Last week, a federal judge ruled that US President Donald Trump, who had demanded a $1 billion settlement, restore to UCLA hundreds of millions of dollars in funding that he had paused over alleged antisemitism, a decision that many free speech advocates are welcoming following more conciliatory stances by other universities over the same allegations when faced with similar recent threats. 

Despite the university's comparatively tough stance on Trump this month, pro-Palestinian activists have not forgotten the university's position against their movement.

Trump's determination to withhold research funding was precipitated by a student encampment in protest of Israel’s war in Gaza, which was violently attacked last April for four hours by a mob of counterprotesters, while UCLA security personnel stood by and law enforcement were slow to respond once they arrived on the scene, according to news reports at the time.

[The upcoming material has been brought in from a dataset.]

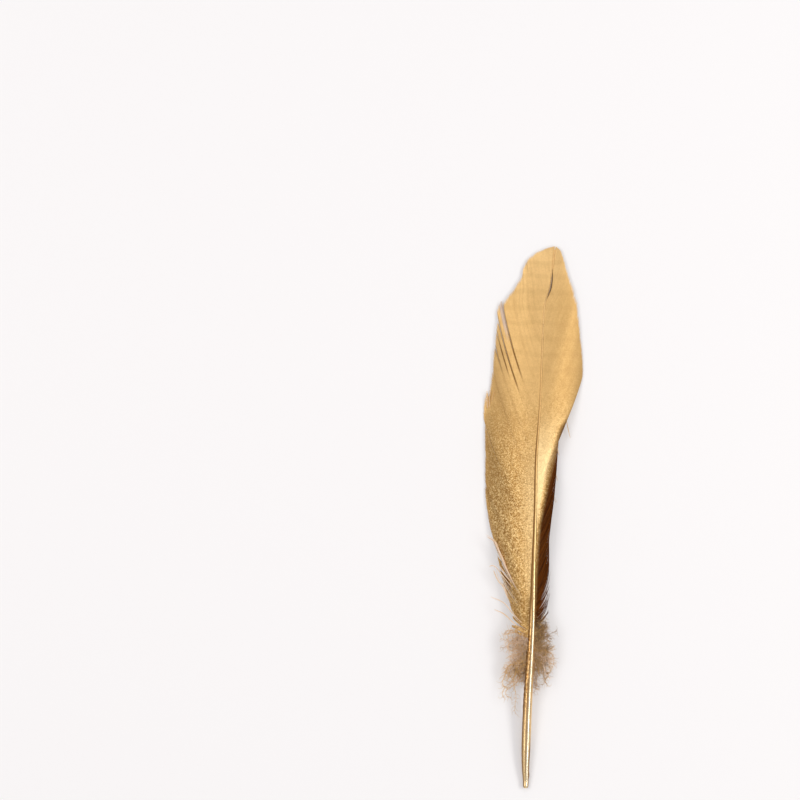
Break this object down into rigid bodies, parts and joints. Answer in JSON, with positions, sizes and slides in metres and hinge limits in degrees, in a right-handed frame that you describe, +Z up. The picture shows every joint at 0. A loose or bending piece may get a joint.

"Unfortunately, schools like UCLA have been engaged in a lot of egregious conduct. On free speech, they haven't done nearly enough. This has only been exacerbated by the Trump administration," Amr Shabaik, legal director of the Council on American-Islamic Relations-Los Angeles, told TNA. He is representing students in a lawsuit against UCLA and pro-Israel extremists who were attacked in the encampment.

"If they can go after big institutions with a lot of resources, what does that mean for the everyday person without these resources?" said Shabaik. "We're seeing that with the immigration raids. It really is a step towards fascism."